Dare Obasanjo wrote:

>>>Can we 'do the simplest thing that will possibly work'
>>>and still produce a secure system.
>>
>>Sure; viz Unix.
>
>This is probably the funniest thing I've ever read on XML-DEV.

Really?  Which part?  The assertion that Unix is basically simpler than
the alternatives, or the assertion that it achieves a good level of
security?  I happen to think that both are true.


I, too, found Rich's assertion highly comical (although in the course of other arguments on this list he typically makes some cogent points). For a moment I wondered if Dare and I found the same aspect amusing, but I see he has indicated that he finds the putative security of Unix systems the source of his mirth.

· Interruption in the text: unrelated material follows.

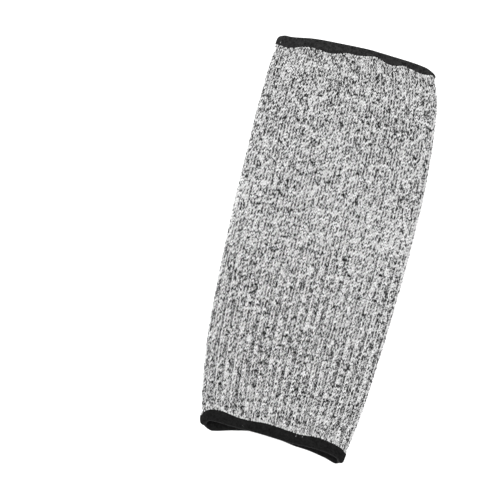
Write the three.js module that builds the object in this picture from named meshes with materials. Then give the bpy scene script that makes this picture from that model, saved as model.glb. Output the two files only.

For me it is the assertion that Unix is simple that is highly comical. And also sad.

Many on this list are ardent proponents of open source, yet fail .... seemingly completely at times ... to understand how complex what they assert as "simple" appear to users. This applies to XML as much as Unix. Mike Champion's "First Law of XML" states something like, "XML is easy if you think at two or three levels of abstraction above your normal" [Mike help me get the quote right.] That is an important insight - that XML operates in an abstract universe substantively divorced from the thought patterns of the vast majority of human beings. For many users of computer systems XML is, quite bluntly, bloody difficult. To many, XML is incomprehensible. Unix is similarly difficult for multitudes of users.

The failure, and in my view it is an abject failure, of highly intelligent people to appreciate the complexity and lack of usability of software entites such as Unix and XML for their potential user community ... and to accord those user difficulties due emphasis ... is a pivotal reason why Microsoft has the market domination that it has. The open source community needs, if it wants to be a serious competitor to Microsoft, to move on from this self-centered lack of realism to a sustained, serious consideration and response to the needs and perspectives of software users.